» What the exercise asks
Take the data below and repeat it exactly.

» Material provided
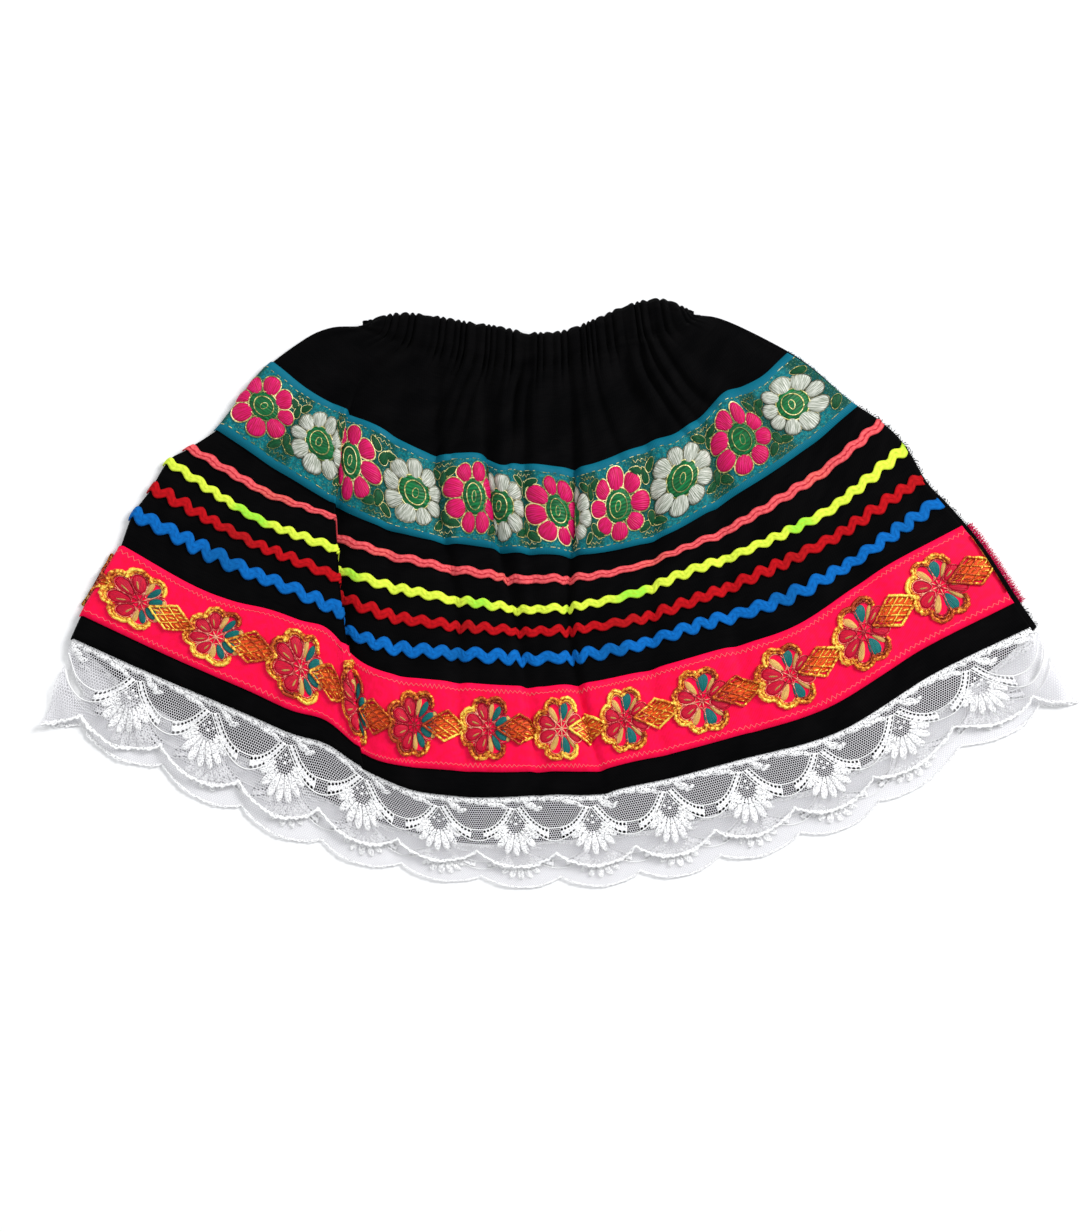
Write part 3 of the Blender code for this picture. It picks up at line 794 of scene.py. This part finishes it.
def satin(name, light, dark, gloss=0.5):
    """Silky stitches that lie side by side along each pad."""
    material, place, feed, relief = finish(name, light, gloss, specular=0.25)
    threads = (place.axis("Y") * 8.0 + place.noise(0.5, 2.0) * 6.0).ridges()
    uneven = place.stretch(0.25, 1.6).noise(1.0, 2.0).between(0.35, 0.7)
    # Painted shade: the colour goes to the dark one, a shaded copy of the light one, between the threads and
    # in uneven patches.
    feed("Base Color", (threads * 0.3 + uneven * 0.65).mix(dark, light))
    relief(threads * 0.6 + uneven * 0.4, 0.22)
    return material


def gilt(name, painted_highlight, warm, deep, metallic):
    """Metallic thread wound round a core. Noise paints its colour: bright painted glints, a warm mid tone,
    and deep painted shade for its gaps.
    """
    material, place, feed, relief = finish(name, warm, 0.36, metallic=metallic, specular=0.4)
    where = place.on_piece()
    # Painted light: this noise lays painted highlights, the warm tone and painted shade along the cord.
    glints_and_shade = where.noise(0.7, 1.0) * 0.6 + where.noise(0.05, 1.0) * 0.8
    stops = [(0.62, deep), (0.72, warm), (0.83, painted_highlight)]
    feed("Base Color", place.node("ShaderNodeValToRGB", {"stops": stops}, {"Fac": glints_and_shade}))
    relief(where.noise(1.9, 1.0), 0.4)
    return material


DASH = 2.3
DASH_PITCH = 4.1
DASHES_AT = 18.4
Leaf = namedtuple("Leaf", "foot reach lean long")
LEAVES = (Leaf(0.0, 6.4, 1.45, 3.4), Leaf(1.4, 11.0, 0.55, 3.0), Leaf(-1.4, 11.0, 2.5, 3.1))
pink_pads, white_pads, boss_pads, seed_pads, leaf_pads = [], [], [], [], []
petal_cords, white_cords, boss_cords, leaf_cords, dashes = [], [], [], [], []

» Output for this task
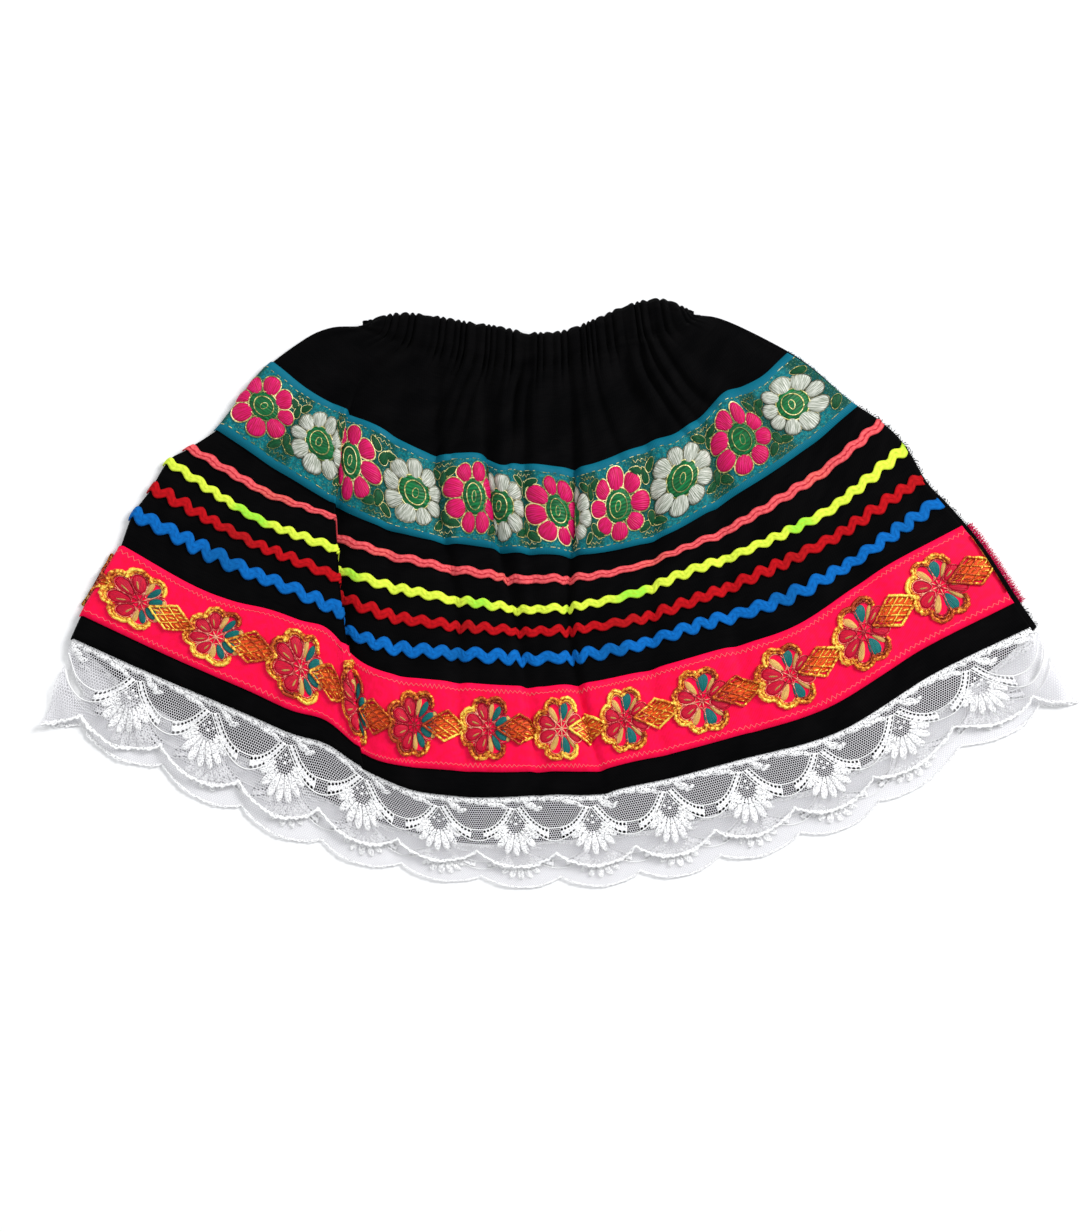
Write part 3 of the Blender code for this picture. It picks up at line 794 of scene.py. This part finishes it.
def satin(name, light, dark, gloss=0.5):
    """Silky stitches that lie side by side along each pad."""
    material, place, feed, relief = finish(name, light, gloss, specular=0.25)
    threads = (place.axis("Y") * 8.0 + place.noise(0.5, 2.0) * 6.0).ridges()
    uneven = place.stretch(0.25, 1.6).noise(1.0, 2.0).between(0.35, 0.7)
    # Painted shade: the colour goes to the dark one, a shaded copy of the light one, between the threads and
    # in uneven patches.
    feed("Base Color", (threads * 0.3 + uneven * 0.65).mix(dark, light))
    relief(threads * 0.6 + uneven * 0.4, 0.22)
    return material


def gilt(name, painted_highlight, warm, deep, metallic):
    """Metallic thread wound round a core. Noise paints its colour: bright painted glints, a warm mid tone,
    and deep painted shade for its gaps.
    """
    material, place, feed, relief = finish(name, warm, 0.36, metallic=metallic, specular=0.4)
    where = place.on_piece()
    # Painted light: this noise lays painted highlights, the warm tone and painted shade along the cord.
    glints_and_shade = where.noise(0.7, 1.0) * 0.6 + where.noise(0.05, 1.0) * 0.8
    stops = [(0.62, deep), (0.72, warm), (0.83, painted_highlight)]
    feed("Base Color", place.node("ShaderNodeValToRGB", {"stops": stops}, {"Fac": glints_and_shade}))
    relief(where.noise(1.9, 1.0), 0.4)
    return material


DASH = 2.3
DASH_PITCH = 4.1
DASHES_AT = 18.4
Leaf = namedtuple("Leaf", "foot reach lean long")
LEAVES = (Leaf(0.0, 6.4, 1.45, 3.4), Leaf(1.4, 11.0, 0.55, 3.0), Leaf(-1.4, 11.0, 2.5, 3.1))
pink_pads, white_pads, boss_pads, seed_pads, leaf_pads = [], [], [], [], []
petal_cords, white_cords, boss_cords, leaf_cords, dashes = [], [], [], [], []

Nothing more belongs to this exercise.